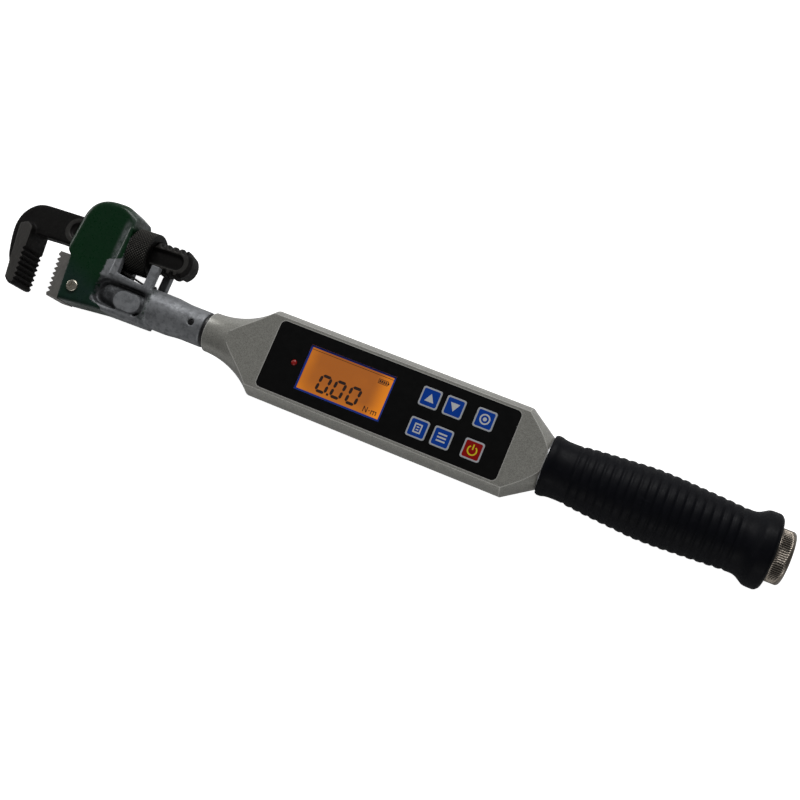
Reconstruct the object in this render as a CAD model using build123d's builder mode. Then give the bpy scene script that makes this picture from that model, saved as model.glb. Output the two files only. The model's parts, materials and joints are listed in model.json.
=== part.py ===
from build123d import *
import os
from math import cos, radians, sin, sqrt, tan

# Digital torque wrench with a pipe-wrench head.  Millimetres.
# +X runs along the tool axis from the head to the end cap, +Y is the side of the hook-jaw shank and
# +Z is the outward side of the display.  The origin is on the tool axis, on the crests of the heel jaw.

os.makedirs("parts", exist_ok=True)

# ---------------------------------------------------------------- driving dimensions

# jaws
TOOTH_PITCH = 2.8
TOOTH_DEPTH = 1.7
CREST_LAND = 0.5
HEEL_SLANT = 7.5                      # degrees between the heel crests and +Y
HEEL_WIDTH = 18.6
HEEL_TOP, HEEL_BOTTOM = 10.4, -15.4
HEEL_DEPTH = 7.2
HOOK_SLANT = 8.2
HOOK_PITCH = 3.0
HOOK_WIDTH = 19.0
HOOK_CREST_X = -20.9                  # hook-jaw crest line where it crosses the tool axis
PIN_AT = (15.3, -5.4)                 # pin that holds the heel jaw
PIN_RADIUS = 2.0

# shank of the hook jaw, with a thread on its two narrow edges
SHANK_TILT = 2.8                      # degrees, rising towards the handle
SHANK_Y = 24.97                       # shank axis at x = 0
SHANK_END = 73.0
BLADE = 10.0
THREAD_PITCH = 4.25
CREST_RADIUS = 8.85
ROOT_RADIUS = 7.2
THREAD_START = 12.0
THREAD_CLEARANCE = 0.25
POCKET_START, POCKET_END, POCKET_WIDTH, POCKET_DEPTH = -3.8, 67.5, 9.0, 1.6

# adjusting nut
NUT_START, NUT_LENGTH, NUT_RADIUS = 36.2, 12.8, 12.8

# head casting
CAST_HALF = 10.3
LIP_HALF = 10.8
SLOT_HALF = 6.5
SLOT_FLOOR = 13.7
REAR_FACE_LOW = (36.8, 10.3)
FLOOR_END = (54.0, 8.9)
POST_FRONT, POST_BACK, POST_TOP = 53.8, 58.7, 21.3
NECK_RADIUS, SOCKET_RADIUS = 10.8, 9.95
SOCKET_END = 94.3
SPIGOT_RADIUS = 6.5
SPIGOT_TIP = 64.5
DETENT_X = 87.6

# body
BODY_START, BODY_END = 96.6, 289.3
BODY_RADIUS = 24.1
NOSE_RADIUS = 11.0
FLARE_RADIUS = 49.6
SHOULDER_X = 274.2
TAIL_RADIUS = 13.9
FLAT_HALF = 13.0
PANEL_X = (136.2, 270.9)
PANEL_HALF_Y = 18.7
PANEL_FLOOR, PANEL_TOP = 12.15, 12.95
PANEL_GAP = 0.1
LEDGE_Z = 6.8
POCKET_FLOOR = -10.5
UPPER_POCKET = (138.5, 268.5, 17.2)   # x from, x to, half width
LOWER_POCKET = (142.0, 262.0, 13.5)
NOSE_BORE = 8.3
BEAM_RADIUS = 8.0
FLEX_START, CLAMP_START, BEAM_END = 126.0, 205.0, 236.0
CLAMP_HALF_Z, CLAMP_HALF_Y = 5.5, 5.8
CLAMP_SCREWS_X = (212.0, 229.0)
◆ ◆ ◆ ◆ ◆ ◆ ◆
● WRITTEN REQUEST: Repeat the data precisely, line by line.

● RESULT OF THE EXERCISE:
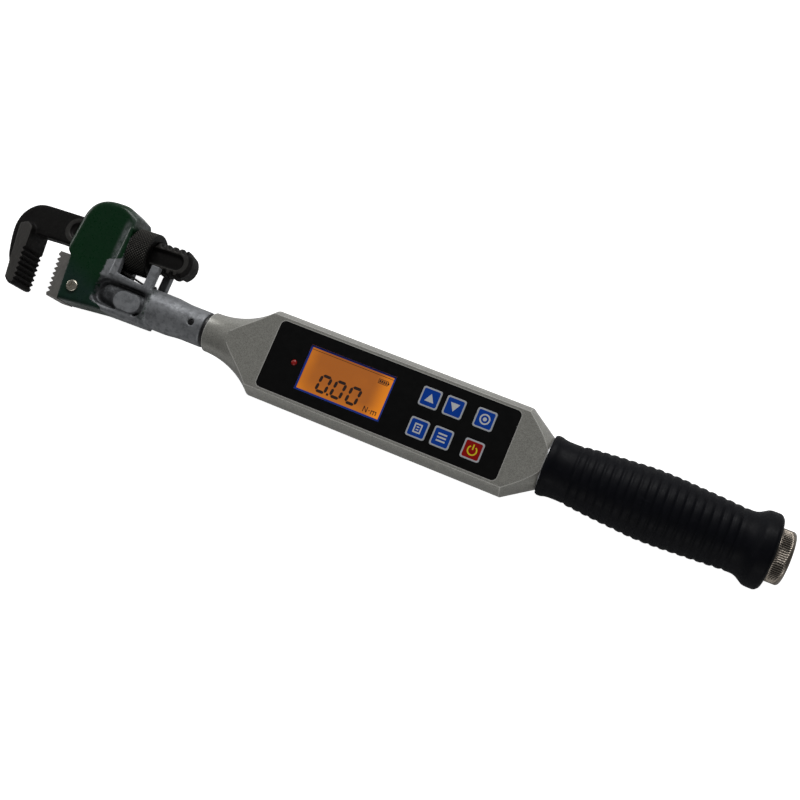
Reconstruct the object in this render as a CAD model using build123d's builder mode. Then give the bpy scene script that makes this picture from that model, saved as model.glb. Output the two files only. The model's parts, materials and joints are listed in model.json.
=== part.py ===
from build123d import *
import os
from math import cos, radians, sin, sqrt, tan

# Digital torque wrench with a pipe-wrench head.  Millimetres.
# +X runs along the tool axis from the head to the end cap, +Y is the side of the hook-jaw shank and
# +Z is the outward side of the display.  The origin is on the tool axis, on the crests of the heel jaw.

os.makedirs("parts", exist_ok=True)

# ---------------------------------------------------------------- driving dimensions

# jaws
TOOTH_PITCH = 2.8
TOOTH_DEPTH = 1.7
CREST_LAND = 0.5
HEEL_SLANT = 7.5                      # degrees between the heel crests and +Y
HEEL_WIDTH = 18.6
HEEL_TOP, HEEL_BOTTOM = 10.4, -15.4
HEEL_DEPTH = 7.2
HOOK_SLANT = 8.2
HOOK_PITCH = 3.0
HOOK_WIDTH = 19.0
HOOK_CREST_X = -20.9                  # hook-jaw crest line where it crosses the tool axis
PIN_AT = (15.3, -5.4)                 # pin that holds the heel jaw
PIN_RADIUS = 2.0

# shank of the hook jaw, with a thread on its two narrow edges
SHANK_TILT = 2.8                      # degrees, rising towards the handle
SHANK_Y = 24.97                       # shank axis at x = 0
SHANK_END = 73.0
BLADE = 10.0
THREAD_PITCH = 4.25
CREST_RADIUS = 8.85
ROOT_RADIUS = 7.2
THREAD_START = 12.0
THREAD_CLEARANCE = 0.25
POCKET_START, POCKET_END, POCKET_WIDTH, POCKET_DEPTH = -3.8, 67.5, 9.0, 1.6

# adjusting nut
NUT_START, NUT_LENGTH, NUT_RADIUS = 36.2, 12.8, 12.8

# head casting
CAST_HALF = 10.3
LIP_HALF = 10.8
SLOT_HALF = 6.5
SLOT_FLOOR = 13.7
REAR_FACE_LOW = (36.8, 10.3)
FLOOR_END = (54.0, 8.9)
POST_FRONT, POST_BACK, POST_TOP = 53.8, 58.7, 21.3
NECK_RADIUS, SOCKET_RADIUS = 10.8, 9.95
SOCKET_END = 94.3
SPIGOT_RADIUS = 6.5
SPIGOT_TIP = 64.5
DETENT_X = 87.6

# body
BODY_START, BODY_END = 96.6, 289.3
BODY_RADIUS = 24.1
NOSE_RADIUS = 11.0
FLARE_RADIUS = 49.6
SHOULDER_X = 274.2
TAIL_RADIUS = 13.9
FLAT_HALF = 13.0
PANEL_X = (136.2, 270.9)
PANEL_HALF_Y = 18.7
PANEL_FLOOR, PANEL_TOP = 12.15, 12.95
PANEL_GAP = 0.1
LEDGE_Z = 6.8
POCKET_FLOOR = -10.5
UPPER_POCKET = (138.5, 268.5, 17.2)   # x from, x to, half width
LOWER_POCKET = (142.0, 262.0, 13.5)
NOSE_BORE = 8.3
BEAM_RADIUS = 8.0
FLEX_START, CLAMP_START, BEAM_END = 126.0, 205.0, 236.0
CLAMP_HALF_Z, CLAMP_HALF_Y = 5.5, 5.8
CLAMP_SCREWS_X = (212.0, 229.0)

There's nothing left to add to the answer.